LA belle surprise de cette rentrée. Celui qui ne te tente pas vraiment juste parce que la couverture n’est pas à ton goût (soyons honnête il nous arrive tous de choisir au physique). Une ou deux chroniques passent et tu te décides à lire enfin la 4eme (ce que je ne fais jamais) et là tu te dis ok, banco, on fonce !!



Au petit déjeuner, entre une ou trois tartines, j’ai lu 19 pages. Je me souviens très bien du nombre parce que j’ai su que j’étais ferrée et que j’étais prête à annoncer le troisième décès de mon grand-père à mon boss pour ne pas aller au travail. Ces 19 pages m’ont fait l’effet d’une bande annonce. Il me fallait connaître la suite.



Dans une petit ville côtière du sud-est de la France, Garance vit ses 15 ans. Incroyablement belle, c’est une ado sans problème, bien élevée, pas de soucis scolaire. Fille d’une professeur de danse, elle n’est pas du genre meneuse. Elle ambitionne d’intégrer un groupe d’amis de terminale, un groupe populaire, le groupe qui attire l’attention de tout leur lycée bourgeois. Garance y parvient…le gentil teen-movie déraille….elle entre dans la fosse aux lions…puis disparait…

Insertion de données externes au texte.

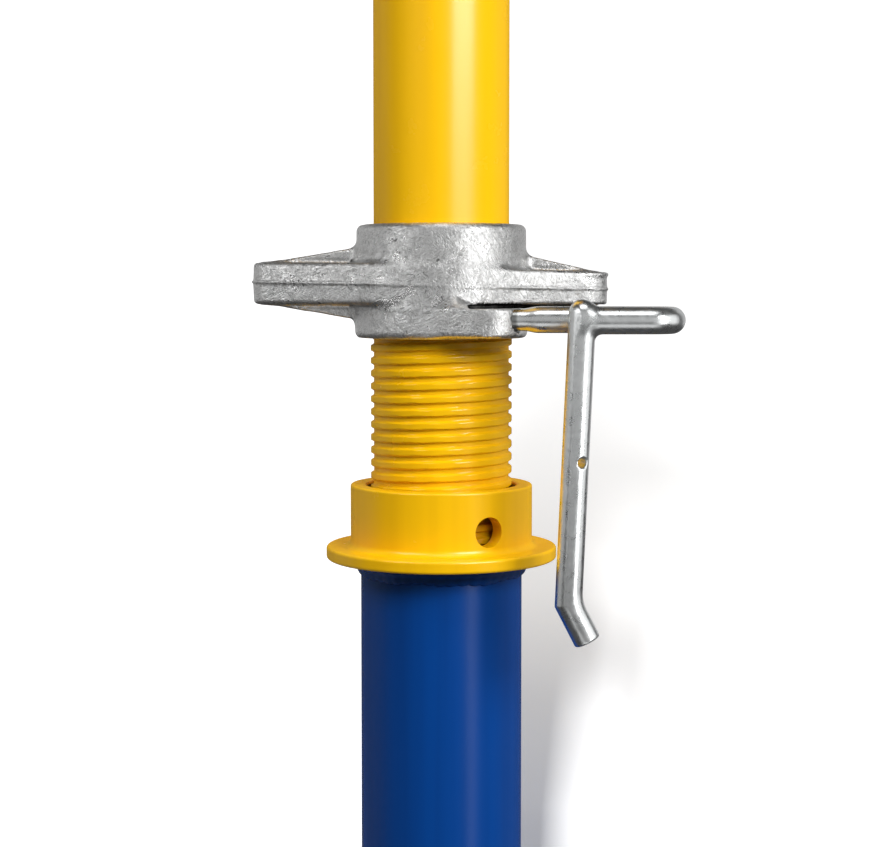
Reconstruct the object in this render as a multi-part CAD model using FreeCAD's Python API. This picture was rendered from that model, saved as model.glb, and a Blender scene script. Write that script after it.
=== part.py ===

L’envie d’appartenir à un clan à l’adolescence n’est pas une nouveauté. Mais nous sommes en 2015 et la meute dispose de nouvelles armes : les réseaux sociaux. Garance et ses amis sont les représentants d’une génération qui est la première à être née avec ces outils. Fresque sociale sur la génération des milléniaux, le roman de Francesca Serra pose un regard presque anthropologique sur cette jeunesse formatée par les RS sur lesquels on est voyeur de la vie des autres. Un perpétuel processus de comparaison s’installe, générant de la frustration et de la tristesse. Mais finalement ça ce n’est que le côté soft des dangers d’internet. Le pire, on le sait, c’est la facilité avec laquelle on peut dorénavant harceler quelqu’un bien caché derrière un écran.



L’auteur s’approprie les codes d’écritures des textos et des réseaux, avec # et émojis. Un choix formel qui fait tout le style et toute l’originalité du roman. On zappe de WhatsApp, à Snap, à Instagram pour mieux revenir au classique monologue intérieur ou à l’enquête sur la disparition de Garance. Ça donne un récit tonique et hyperréaliste, totalement mature pour un premier roman.

Un mini bémol tout de même. Le récit aurait selon moi mérité d’être plus resserré. Et c’est vraiment dommage parce que la construction est maline, l’histoire addictive. L’ensemble reste impressionnant et si comme moi vous êtes adepte des romans qui nous parlent de l’adolescence, ne passez surtout pas à côté.